Check every line of the data below for the string "pose", and copy the ones that hold it.

● **Entries shown**
--- START ---

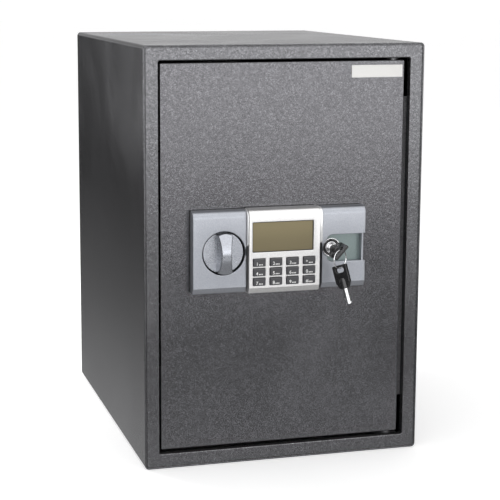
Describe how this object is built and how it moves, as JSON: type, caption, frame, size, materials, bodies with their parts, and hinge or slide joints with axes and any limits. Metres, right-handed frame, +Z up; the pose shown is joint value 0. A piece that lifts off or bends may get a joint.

--- END ---
--- START ---

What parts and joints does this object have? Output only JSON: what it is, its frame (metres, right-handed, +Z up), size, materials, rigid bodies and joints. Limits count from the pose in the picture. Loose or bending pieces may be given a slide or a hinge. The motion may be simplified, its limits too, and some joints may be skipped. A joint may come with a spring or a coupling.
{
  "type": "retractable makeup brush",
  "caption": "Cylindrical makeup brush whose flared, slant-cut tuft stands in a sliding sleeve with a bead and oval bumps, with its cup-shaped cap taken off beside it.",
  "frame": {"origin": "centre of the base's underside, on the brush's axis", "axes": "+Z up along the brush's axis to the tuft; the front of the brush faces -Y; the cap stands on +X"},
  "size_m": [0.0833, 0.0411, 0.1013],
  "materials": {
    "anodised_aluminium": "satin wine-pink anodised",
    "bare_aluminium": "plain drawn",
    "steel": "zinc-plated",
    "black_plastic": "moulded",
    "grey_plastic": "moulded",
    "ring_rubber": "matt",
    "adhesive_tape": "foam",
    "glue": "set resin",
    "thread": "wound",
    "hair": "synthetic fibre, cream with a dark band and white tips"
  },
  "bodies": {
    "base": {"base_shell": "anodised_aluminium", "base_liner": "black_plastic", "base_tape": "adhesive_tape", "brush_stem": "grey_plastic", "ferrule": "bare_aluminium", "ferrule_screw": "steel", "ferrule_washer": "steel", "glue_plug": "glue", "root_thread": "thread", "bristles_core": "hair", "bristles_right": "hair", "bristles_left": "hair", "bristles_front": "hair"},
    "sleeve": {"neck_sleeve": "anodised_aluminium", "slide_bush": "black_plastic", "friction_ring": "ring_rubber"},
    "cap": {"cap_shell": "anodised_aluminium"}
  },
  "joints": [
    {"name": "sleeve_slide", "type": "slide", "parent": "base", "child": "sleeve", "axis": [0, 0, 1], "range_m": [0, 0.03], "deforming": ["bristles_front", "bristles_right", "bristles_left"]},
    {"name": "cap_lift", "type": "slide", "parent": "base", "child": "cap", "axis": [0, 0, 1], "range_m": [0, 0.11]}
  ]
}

--- END ---
--- START ---

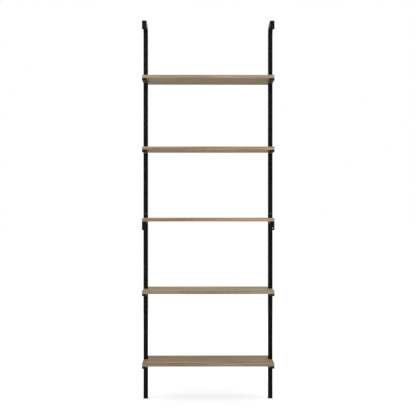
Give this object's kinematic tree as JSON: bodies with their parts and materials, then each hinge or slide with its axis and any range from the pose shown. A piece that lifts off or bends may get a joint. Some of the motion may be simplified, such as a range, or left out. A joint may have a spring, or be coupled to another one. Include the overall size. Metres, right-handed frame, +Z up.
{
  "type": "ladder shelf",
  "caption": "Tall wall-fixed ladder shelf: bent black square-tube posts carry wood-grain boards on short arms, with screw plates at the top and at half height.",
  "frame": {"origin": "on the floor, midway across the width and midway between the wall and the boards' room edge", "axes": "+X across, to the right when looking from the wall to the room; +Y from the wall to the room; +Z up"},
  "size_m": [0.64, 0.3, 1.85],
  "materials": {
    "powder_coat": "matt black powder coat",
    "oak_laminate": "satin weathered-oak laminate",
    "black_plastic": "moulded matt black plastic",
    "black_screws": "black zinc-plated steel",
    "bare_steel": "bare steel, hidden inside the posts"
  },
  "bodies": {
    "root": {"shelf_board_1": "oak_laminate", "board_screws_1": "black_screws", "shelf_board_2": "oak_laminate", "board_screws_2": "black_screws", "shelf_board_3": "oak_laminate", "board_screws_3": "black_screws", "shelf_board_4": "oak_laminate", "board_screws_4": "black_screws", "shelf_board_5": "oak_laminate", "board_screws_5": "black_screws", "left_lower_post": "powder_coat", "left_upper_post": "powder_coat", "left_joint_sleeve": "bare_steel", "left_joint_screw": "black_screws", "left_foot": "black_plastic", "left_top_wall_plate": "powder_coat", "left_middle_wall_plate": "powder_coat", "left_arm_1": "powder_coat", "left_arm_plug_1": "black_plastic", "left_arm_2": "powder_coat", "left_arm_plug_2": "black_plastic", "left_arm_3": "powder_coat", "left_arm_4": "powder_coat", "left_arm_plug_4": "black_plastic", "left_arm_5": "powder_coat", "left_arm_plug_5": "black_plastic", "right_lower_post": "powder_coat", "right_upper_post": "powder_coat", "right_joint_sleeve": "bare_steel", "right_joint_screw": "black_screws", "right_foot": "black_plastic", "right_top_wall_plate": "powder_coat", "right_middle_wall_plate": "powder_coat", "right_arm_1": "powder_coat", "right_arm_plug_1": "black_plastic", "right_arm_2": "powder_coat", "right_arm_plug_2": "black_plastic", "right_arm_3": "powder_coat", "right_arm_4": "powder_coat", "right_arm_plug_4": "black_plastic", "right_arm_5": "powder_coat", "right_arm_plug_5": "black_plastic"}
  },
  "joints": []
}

--- END ---

● **Correct answer**
Describe how this object is built and how it moves, as JSON: type, caption, frame, size, materials, bodies with their parts, and hinge or slide joints with axes and any limits. Metres, right-handed frame, +Z up; the pose shown is joint value 0. A piece that lifts off or bends may get a joint.
What parts and joints does this object have? Output only JSON: what it is, its frame (metres, right-handed, +Z up), size, materials, rigid bodies and joints. Limits count from the pose in the picture. Loose or bending pieces may be given a slide or a hinge. The motion may be simplified, its limits too, and some joints may be skipped. A joint may come with a spring or a coupling.
Give this object's kinematic tree as JSON: bodies with their parts and materials, then each hinge or slide with its axis and any range from the pose shown. A piece that lifts off or bends may get a joint. Some of the motion may be simplified, such as a range, or left out. A joint may have a spring, or be coupled to another one. Include the overall size. Metres, right-handed frame, +Z up.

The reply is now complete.